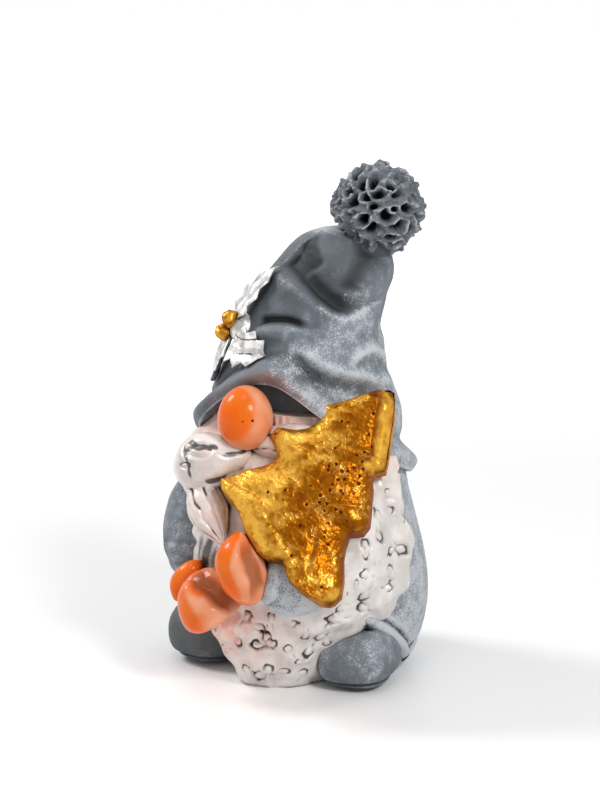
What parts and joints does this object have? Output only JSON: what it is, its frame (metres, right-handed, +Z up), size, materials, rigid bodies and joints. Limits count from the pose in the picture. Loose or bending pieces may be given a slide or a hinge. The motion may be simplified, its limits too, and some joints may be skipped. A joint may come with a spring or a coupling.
{
  "type": "gnome figurine",
  "caption": "Cast plaster gnome with a slouched hat, a scaly pompon, a curly beard, a holly sprig and a gold fir tree held in mittened hands.",
  "frame": {"origin": "on the flat underside, on the upright axis of the coat, where the figurine stands on a shelf", "axes": "+Z up, the gnome faces -Y, and its own left hand is on +X"},
  "size_m": [0.0757, 0.0868, 0.148],
  "materials": {
    "grey_paint": "matt blue-grey paint with a dark wash and whitish dry brushing",
    "white_paint": "satin off-white paint with a dark wash in the curls",
    "orange_enamel": "glossy orange enamel that fades to peach",
    "gold_paint": "crinkled gold leaf paint",
    "silver_paint": "silver-white paint with dark lines"
  },
  "bodies": {
    "root": {"gnome_figurine": "grey_paint"}
  },
  "joints": []
}
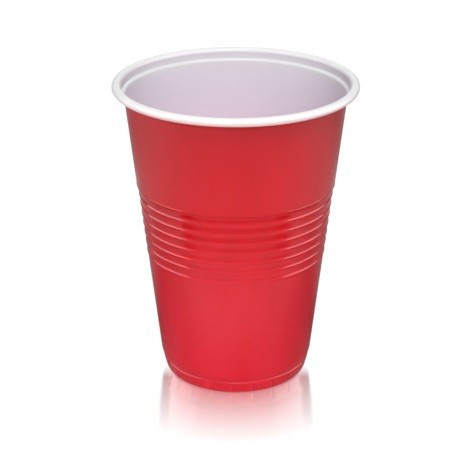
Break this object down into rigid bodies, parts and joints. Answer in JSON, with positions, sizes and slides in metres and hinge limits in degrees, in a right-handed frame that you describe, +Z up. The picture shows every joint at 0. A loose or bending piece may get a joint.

EXERCISE BRIEF — Extract the listing in its entirety, matching it exactly.

REPLY TO THE TASK —
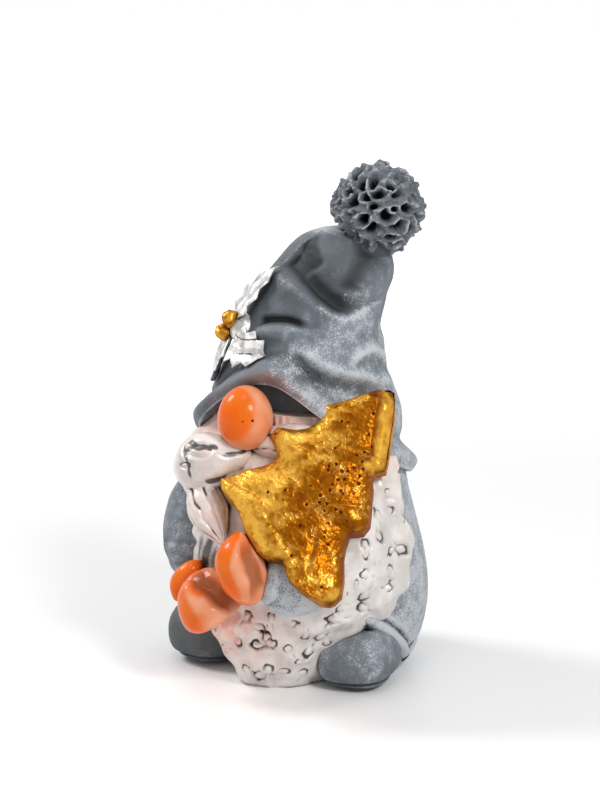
What parts and joints does this object have? Output only JSON: what it is, its frame (metres, right-handed, +Z up), size, materials, rigid bodies and joints. Limits count from the pose in the picture. Loose or bending pieces may be given a slide or a hinge. The motion may be simplified, its limits too, and some joints may be skipped. A joint may come with a spring or a coupling.
{
  "type": "gnome figurine",
  "caption": "Cast plaster gnome with a slouched hat, a scaly pompon, a curly beard, a holly sprig and a gold fir tree held in mittened hands.",
  "frame": {"origin": "on the flat underside, on the upright axis of the coat, where the figurine stands on a shelf", "axes": "+Z up, the gnome faces -Y, and its own left hand is on +X"},
  "size_m": [0.0757, 0.0868, 0.148],
  "materials": {
    "grey_paint": "matt blue-grey paint with a dark wash and whitish dry brushing",
    "white_paint": "satin off-white paint with a dark wash in the curls",
    "orange_enamel": "glossy orange enamel that fades to peach",
    "gold_paint": "crinkled gold leaf paint",
    "silver_paint": "silver-white paint with dark lines"
  },
  "bodies": {
    "root": {"gnome_figurine": "grey_paint"}
  },
  "joints": []
}
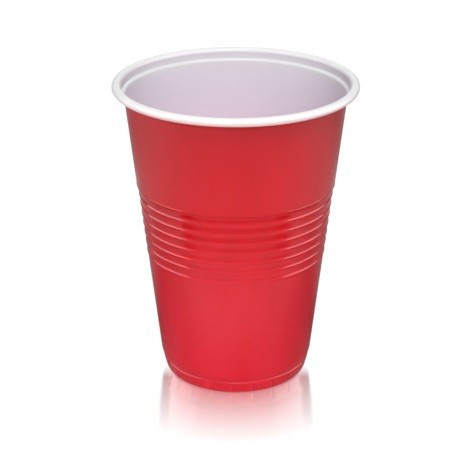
Break this object down into rigid bodies, parts and joints. Answer in JSON, with positions, sizes and slides in metres and hinge limits in degrees, in a right-handed frame that you describe, +Z up. The picture shows every joint at 0. A loose or bending piece may get a joint.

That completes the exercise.